MATERIAL —
----------

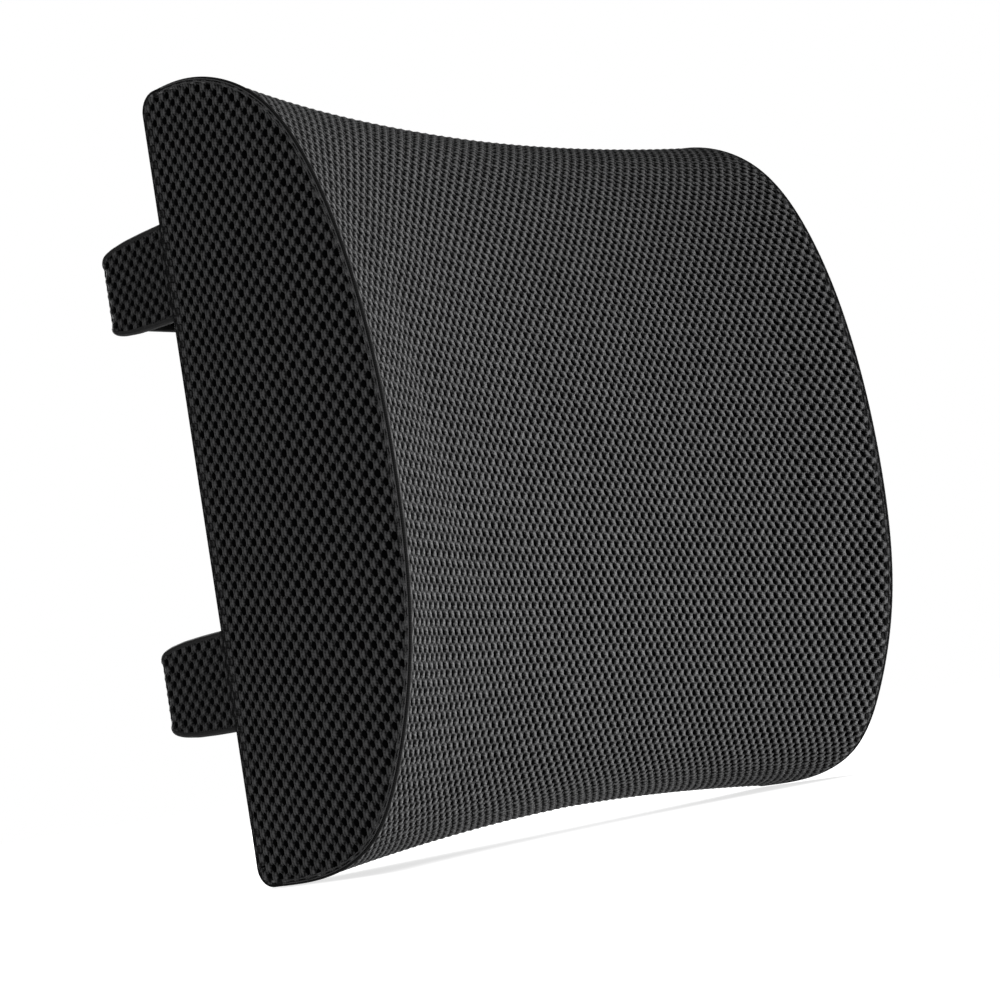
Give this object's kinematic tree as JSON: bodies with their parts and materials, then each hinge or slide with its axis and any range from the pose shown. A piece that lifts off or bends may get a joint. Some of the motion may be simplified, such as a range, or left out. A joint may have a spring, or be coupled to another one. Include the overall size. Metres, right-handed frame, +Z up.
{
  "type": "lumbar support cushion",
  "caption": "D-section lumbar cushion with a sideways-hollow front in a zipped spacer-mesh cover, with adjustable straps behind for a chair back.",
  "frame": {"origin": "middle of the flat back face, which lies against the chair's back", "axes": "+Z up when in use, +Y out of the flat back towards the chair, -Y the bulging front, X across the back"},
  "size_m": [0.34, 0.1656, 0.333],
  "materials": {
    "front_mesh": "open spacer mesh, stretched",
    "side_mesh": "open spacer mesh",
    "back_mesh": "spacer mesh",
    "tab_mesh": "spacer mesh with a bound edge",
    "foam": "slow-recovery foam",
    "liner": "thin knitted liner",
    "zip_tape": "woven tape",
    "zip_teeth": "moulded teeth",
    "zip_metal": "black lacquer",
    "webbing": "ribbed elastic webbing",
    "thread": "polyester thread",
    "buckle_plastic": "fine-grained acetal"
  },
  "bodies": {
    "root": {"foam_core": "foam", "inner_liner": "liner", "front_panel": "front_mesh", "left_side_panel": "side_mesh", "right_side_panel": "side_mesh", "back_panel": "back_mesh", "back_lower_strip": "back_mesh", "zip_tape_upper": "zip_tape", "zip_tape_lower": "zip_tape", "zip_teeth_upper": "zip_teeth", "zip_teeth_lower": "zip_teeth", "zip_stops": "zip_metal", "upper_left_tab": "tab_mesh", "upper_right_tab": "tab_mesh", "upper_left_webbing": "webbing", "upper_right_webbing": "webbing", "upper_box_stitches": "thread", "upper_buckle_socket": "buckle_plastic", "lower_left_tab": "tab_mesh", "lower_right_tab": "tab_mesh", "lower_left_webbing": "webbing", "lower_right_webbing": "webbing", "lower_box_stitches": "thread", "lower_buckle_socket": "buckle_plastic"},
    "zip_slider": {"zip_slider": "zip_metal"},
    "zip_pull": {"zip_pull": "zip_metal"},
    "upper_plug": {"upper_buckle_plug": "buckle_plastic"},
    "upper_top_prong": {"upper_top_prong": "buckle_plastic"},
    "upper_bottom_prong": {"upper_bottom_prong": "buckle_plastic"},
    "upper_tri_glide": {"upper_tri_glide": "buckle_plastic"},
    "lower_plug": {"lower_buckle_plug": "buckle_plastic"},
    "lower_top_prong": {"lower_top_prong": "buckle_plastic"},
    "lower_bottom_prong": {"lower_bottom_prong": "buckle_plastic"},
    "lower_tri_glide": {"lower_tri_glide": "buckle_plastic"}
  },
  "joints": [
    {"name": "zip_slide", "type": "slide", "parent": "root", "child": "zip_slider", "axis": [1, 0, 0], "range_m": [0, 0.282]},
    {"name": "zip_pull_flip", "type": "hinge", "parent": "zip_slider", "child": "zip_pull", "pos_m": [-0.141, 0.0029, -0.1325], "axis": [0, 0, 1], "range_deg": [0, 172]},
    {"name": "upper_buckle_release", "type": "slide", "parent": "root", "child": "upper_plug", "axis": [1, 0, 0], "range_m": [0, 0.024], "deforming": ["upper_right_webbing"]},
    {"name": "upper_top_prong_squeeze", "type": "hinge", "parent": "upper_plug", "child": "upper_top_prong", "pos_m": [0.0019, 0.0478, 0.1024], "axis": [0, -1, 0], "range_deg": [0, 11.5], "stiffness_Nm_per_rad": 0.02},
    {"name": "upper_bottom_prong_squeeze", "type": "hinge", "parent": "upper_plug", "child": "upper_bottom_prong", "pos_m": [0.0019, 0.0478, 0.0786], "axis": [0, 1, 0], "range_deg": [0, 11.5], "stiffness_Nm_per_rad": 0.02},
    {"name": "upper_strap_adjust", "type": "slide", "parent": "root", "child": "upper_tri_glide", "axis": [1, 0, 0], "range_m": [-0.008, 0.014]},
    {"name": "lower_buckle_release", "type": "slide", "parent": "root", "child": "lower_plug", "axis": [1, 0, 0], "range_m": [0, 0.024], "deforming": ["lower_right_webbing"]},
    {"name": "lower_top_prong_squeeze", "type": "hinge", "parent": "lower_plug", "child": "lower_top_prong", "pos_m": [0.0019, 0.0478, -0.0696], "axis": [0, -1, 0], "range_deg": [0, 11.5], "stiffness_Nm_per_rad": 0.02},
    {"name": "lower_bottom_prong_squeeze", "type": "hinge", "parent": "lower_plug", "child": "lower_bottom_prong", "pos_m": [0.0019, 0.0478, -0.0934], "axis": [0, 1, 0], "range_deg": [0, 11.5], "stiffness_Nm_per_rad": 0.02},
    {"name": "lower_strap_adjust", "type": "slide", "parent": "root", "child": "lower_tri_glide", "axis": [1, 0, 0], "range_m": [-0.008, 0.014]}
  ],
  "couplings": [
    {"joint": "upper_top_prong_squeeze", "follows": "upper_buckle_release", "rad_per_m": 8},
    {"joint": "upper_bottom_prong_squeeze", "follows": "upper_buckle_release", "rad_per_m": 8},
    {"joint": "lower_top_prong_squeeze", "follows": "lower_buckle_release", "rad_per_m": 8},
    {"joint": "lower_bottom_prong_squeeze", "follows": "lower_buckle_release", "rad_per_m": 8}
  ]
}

----------

REQUIRED WORK — The whole listing above needs to be written out again exactly.

TASK RESPONSE —
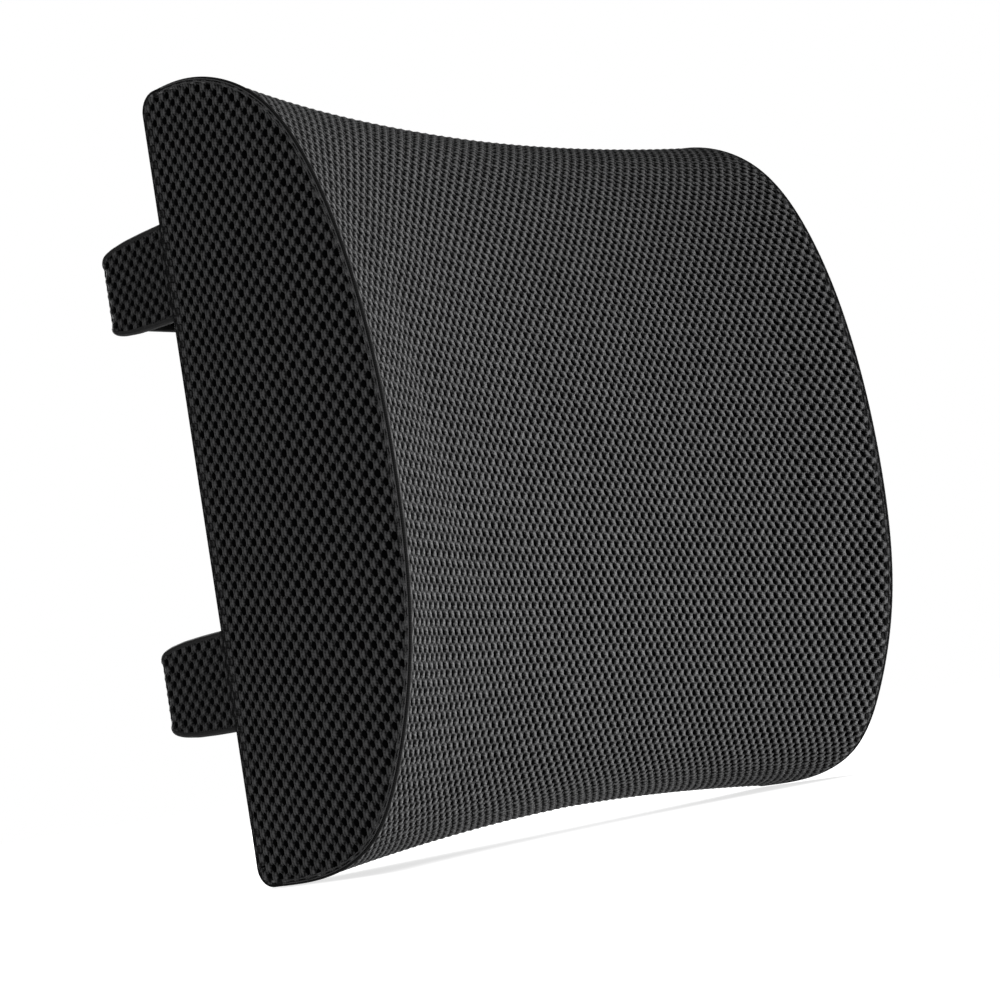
Give this object's kinematic tree as JSON: bodies with their parts and materials, then each hinge or slide with its axis and any range from the pose shown. A piece that lifts off or bends may get a joint. Some of the motion may be simplified, such as a range, or left out. A joint may have a spring, or be coupled to another one. Include the overall size. Metres, right-handed frame, +Z up.
{
  "type": "lumbar support cushion",
  "caption": "D-section lumbar cushion with a sideways-hollow front in a zipped spacer-mesh cover, with adjustable straps behind for a chair back.",
  "frame": {"origin": "middle of the flat back face, which lies against the chair's back", "axes": "+Z up when in use, +Y out of the flat back towards the chair, -Y the bulging front, X across the back"},
  "size_m": [0.34, 0.1656, 0.333],
  "materials": {
    "front_mesh": "open spacer mesh, stretched",
    "side_mesh": "open spacer mesh",
    "back_mesh": "spacer mesh",
    "tab_mesh": "spacer mesh with a bound edge",
    "foam": "slow-recovery foam",
    "liner": "thin knitted liner",
    "zip_tape": "woven tape",
    "zip_teeth": "moulded teeth",
    "zip_metal": "black lacquer",
    "webbing": "ribbed elastic webbing",
    "thread": "polyester thread",
    "buckle_plastic": "fine-grained acetal"
  },
  "bodies": {
    "root": {"foam_core": "foam", "inner_liner": "liner", "front_panel": "front_mesh", "left_side_panel": "side_mesh", "right_side_panel": "side_mesh", "back_panel": "back_mesh", "back_lower_strip": "back_mesh", "zip_tape_upper": "zip_tape", "zip_tape_lower": "zip_tape", "zip_teeth_upper": "zip_teeth", "zip_teeth_lower": "zip_teeth", "zip_stops": "zip_metal", "upper_left_tab": "tab_mesh", "upper_right_tab": "tab_mesh", "upper_left_webbing": "webbing", "upper_right_webbing": "webbing", "upper_box_stitches": "thread", "upper_buckle_socket": "buckle_plastic", "lower_left_tab": "tab_mesh", "lower_right_tab": "tab_mesh", "lower_left_webbing": "webbing", "lower_right_webbing": "webbing", "lower_box_stitches": "thread", "lower_buckle_socket": "buckle_plastic"},
    "zip_slider": {"zip_slider": "zip_metal"},
    "zip_pull": {"zip_pull": "zip_metal"},
    "upper_plug": {"upper_buckle_plug": "buckle_plastic"},
    "upper_top_prong": {"upper_top_prong": "buckle_plastic"},
    "upper_bottom_prong": {"upper_bottom_prong": "buckle_plastic"},
    "upper_tri_glide": {"upper_tri_glide": "buckle_plastic"},
    "lower_plug": {"lower_buckle_plug": "buckle_plastic"},
    "lower_top_prong": {"lower_top_prong": "buckle_plastic"},
    "lower_bottom_prong": {"lower_bottom_prong": "buckle_plastic"},
    "lower_tri_glide": {"lower_tri_glide": "buckle_plastic"}
  },
  "joints": [
    {"name": "zip_slide", "type": "slide", "parent": "root", "child": "zip_slider", "axis": [1, 0, 0], "range_m": [0, 0.282]},
    {"name": "zip_pull_flip", "type": "hinge", "parent": "zip_slider", "child": "zip_pull", "pos_m": [-0.141, 0.0029, -0.1325], "axis": [0, 0, 1], "range_deg": [0, 172]},
    {"name": "upper_buckle_release", "type": "slide", "parent": "root", "child": "upper_plug", "axis": [1, 0, 0], "range_m": [0, 0.024], "deforming": ["upper_right_webbing"]},
    {"name": "upper_top_prong_squeeze", "type": "hinge", "parent": "upper_plug", "child": "upper_top_prong", "pos_m": [0.0019, 0.0478, 0.1024], "axis": [0, -1, 0], "range_deg": [0, 11.5], "stiffness_Nm_per_rad": 0.02},
    {"name": "upper_bottom_prong_squeeze", "type": "hinge", "parent": "upper_plug", "child": "upper_bottom_prong", "pos_m": [0.0019, 0.0478, 0.0786], "axis": [0, 1, 0], "range_deg": [0, 11.5], "stiffness_Nm_per_rad": 0.02},
    {"name": "upper_strap_adjust", "type": "slide", "parent": "root", "child": "upper_tri_glide", "axis": [1, 0, 0], "range_m": [-0.008, 0.014]},
    {"name": "lower_buckle_release", "type": "slide", "parent": "root", "child": "lower_plug", "axis": [1, 0, 0], "range_m": [0, 0.024], "deforming": ["lower_right_webbing"]},
    {"name": "lower_top_prong_squeeze", "type": "hinge", "parent": "lower_plug", "child": "lower_top_prong", "pos_m": [0.0019, 0.0478, -0.0696], "axis": [0, -1, 0], "range_deg": [0, 11.5], "stiffness_Nm_per_rad": 0.02},
    {"name": "lower_bottom_prong_squeeze", "type": "hinge", "parent": "lower_plug", "child": "lower_bottom_prong", "pos_m": [0.0019, 0.0478, -0.0934], "axis": [0, 1, 0], "range_deg": [0, 11.5], "stiffness_Nm_per_rad": 0.02},
    {"name": "lower_strap_adjust", "type": "slide", "parent": "root", "child": "lower_tri_glide", "axis": [1, 0, 0], "range_m": [-0.008, 0.014]}
  ],
  "couplings": [
    {"joint": "upper_top_prong_squeeze", "follows": "upper_buckle_release", "rad_per_m": 8},
    {"joint": "upper_bottom_prong_squeeze", "follows": "upper_buckle_release", "rad_per_m": 8},
    {"joint": "lower_top_prong_squeeze", "follows": "lower_buckle_release", "rad_per_m": 8},
    {"joint": "lower_bottom_prong_squeeze", "follows": "lower_buckle_release", "rad_per_m": 8}
  ]
}